Rebuilding Belleville neighborhood
Whitney and Dustan Barnard are really ready for some new neighbors.
The Barnards have four vacant homes near their house at the intersection of South Ninth and Monroe streets so the couple is happy to hear about the Belleville Community Development Corp’s plans to renovate and sell two of those vacant properties.
“I have small kids so if we had more neighbors with kids that would be great,” Whitney Barnard said. “Let’s get people in those homes. Either fill it up or tear it down.”
Instead of being demolished, a brick home near the Barnard’s home is scheduled to be rehabbed by the federally-funded Belleville Community Development Corp. and then sold.
In a new co-operative effort with the nonprofit Belleville Community Development Corp., the Belleville City Council has agreed to give the home at 313 S. Ninth St. to the community group along with the adjacent vacant lot and $5,000 in TIF money.
In exchange, the Belleville Community Development Corp. agreed to spend at least $174,000 to renovate the home, where neighbors have seen a family of raccoons hanging out. Parts of the front wall are crumbling and the home was condemned by the city a year ago. It was built in 1905.
This two-story home is across the street from a frame house at 316 S. Ninth St. that the development group recently purchased for about $35,000 and already has started to renovate.
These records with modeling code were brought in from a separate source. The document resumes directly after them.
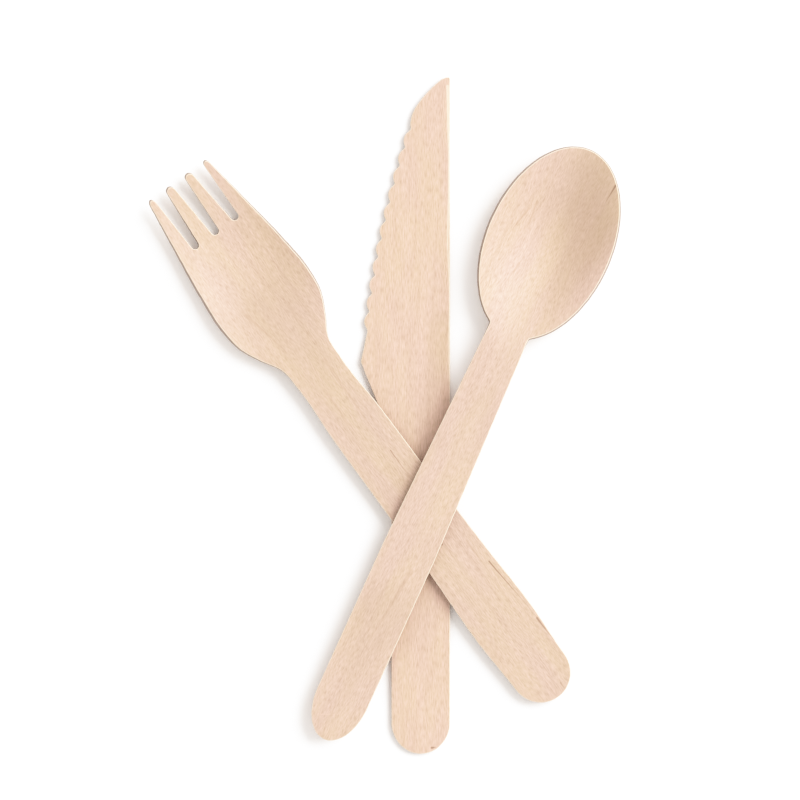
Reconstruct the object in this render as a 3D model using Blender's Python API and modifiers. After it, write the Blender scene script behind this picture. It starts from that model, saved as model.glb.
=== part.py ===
"""Disposable wooden cutlery set: a knife, a fork and a spoon of birch veneer, lying crossed.

Metres, +Z up. The table is the plane z = 0, and the origin lies on it under the middle of the set.
Each utensil is one piece of veneer, punched to its outline. The fork and the spoon are then pressed
hot, which dishes their heads below the level of their handles. The fork's handle lies over the knife
and the spoon's over the fork, with a small clearance where they touch.

Each utensil is drawn in its own frame, with y running from the end of its handle to its tip and
x across, and is then placed by its object's location and rotation.
"""
import bmesh
import bpy
import numpy as np
from mathutils import Vector

MM = 0.001

# Sheet
VENEER = 1.6 * MM
EASED_EDGE = 0.2 * MM
CLEARANCE = 0.3 * MM

# Knife
KNIFE_LENGTH = 165.2 * MM
KNIFE_HANDLE_WIDTH = 14.3 * MM
KNIFE_END_LENGTH = 7.6 * MM
KNIFE_HEEL_WIDTH = 21.7 * MM
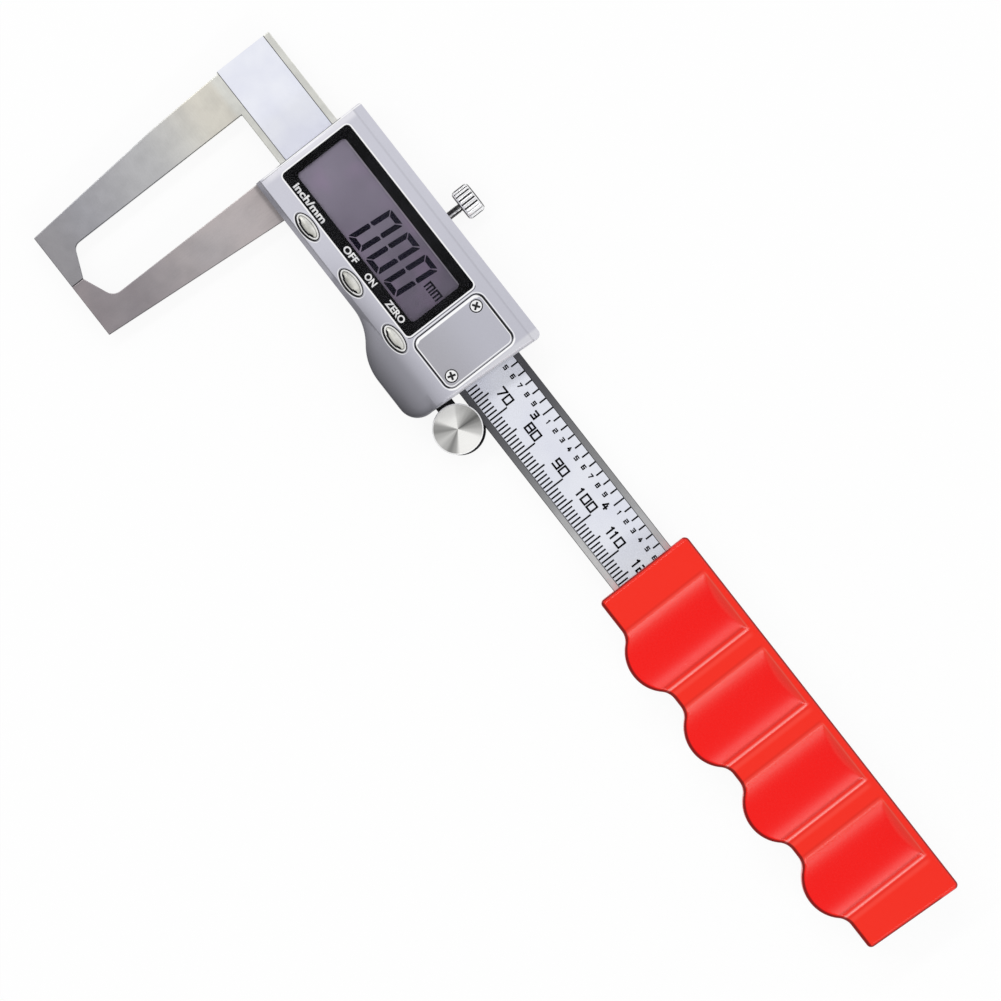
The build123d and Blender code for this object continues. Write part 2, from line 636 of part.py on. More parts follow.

“By having the city get involved, we’re taking some of the worst homes and with help from the city, we can get a contractor to restore those homes and bring back the neighborhood,” said Jane Pusa, who is a board member with the Belleville Community Development Corp. and serves on the City Council.
“If you get the worst, the rest will come easy because other people will want to become a part of it,” she said.
Mayor Mark Eckert said he hopes the city can continue its partnership with the Belleville Community Development Corp. and other groups that rehab older homes.
“They get the big picture to try to restore the integrity of some of these older homes,” Eckert said. “It saves us the demolition. It lifts up a neighborhood. It brings more people with ownership into a neighborhood.”
Eckert said he looks forward to having a homeowner reoccupy the South Ninth Street homes and pay property taxes.
If the city had to tear down the brick home at 313 S. Ninth St., it would have cost $8,000 to $10,000 based on an estimate from the housing department, Eckert said. Belleville recently bought the home for about $800 from the St. Clair County Trustee who had ownership after taxes had not been paid.
The city has owned the vacant lot at 315 S. Ninth St. since it tore down the house there in the late 1990s. Eckert said the city has been responsible for mowing the lot ever since.
With the city donating this lot to the Belleville Community Development Corp., the city will no longer have to cut the grass and the development group will be able to charge a higher sales price when it sells the home at 313 S. Ninth St., Eckert said.
The two homes on South Ninth Street are expected to be on the market this spring.
The Barnards moved into their home in April and from their front porch you can see the two homes acquired by the Belleville Community Development Corp.
“If they can’t fix it up, tear it down and put a little park in there for kids,” Dustan Barnard said. “But if they say they’re going to fix them up, I say more power to them.”
The Belleville Community Development Corp. was established in the early 1990s and the group’s annual goal is to rehab four homes from “top to bottom,” according to Clint Forsythe, the president of the board.
“We have the ability to take on these homes that 95 percent of the investors out there couldn’t touch because there is no money to be made,” he said.
“So we specialize in doing the bad ones,” Forsythe said with a laugh. “The really bad ones.”
“And that’s why they look so good when they’re done,” added Mary Ann Brauer, who serves on the group’s board.
Brauer said Belleville is “a beautiful city” but has homes that need work.
“We’re rebuilding Belleville,” Forsythe said. “We’re rebuilding this old city and bringing it back to life essentially.”
Forsythe, Brauer and other board members volunteer to oversee the program.
The group gets funding from the U.S. Department of Housing and Urban Development via the St. Clair County Intergovernmental Grants Department.
It typically takes a total of $175,000 to $190,000 to buy a home, renovate it and sell it, Forsythe said.
Prospective homeowners must meet income guidelines in the low to moderate range and promise to live in the home for five years.
“They have to qualify for a mortgage,” Brauer said.
Also, they can receive grants worth up to $10,000.
If the person does not remain in the home for five years, he or she must pay back any grant money based upon how long they lived in the home.
Forsythe said the group aims to sell a home and get back at least 50 percent of its investment. The group recently sold a home for about $115,000.
The Belleville Community Development Corp. previously had built new homes with the help of local high school students but that program has not had funding in recent years.
Brauer and Forsythe said they would like to work with the city on more projects.
“It’s a great partnership that we think we can grow,” Forsythe said. “We really think this is just the beginning of the new direction and new attitude and a stronger partnership with the city.”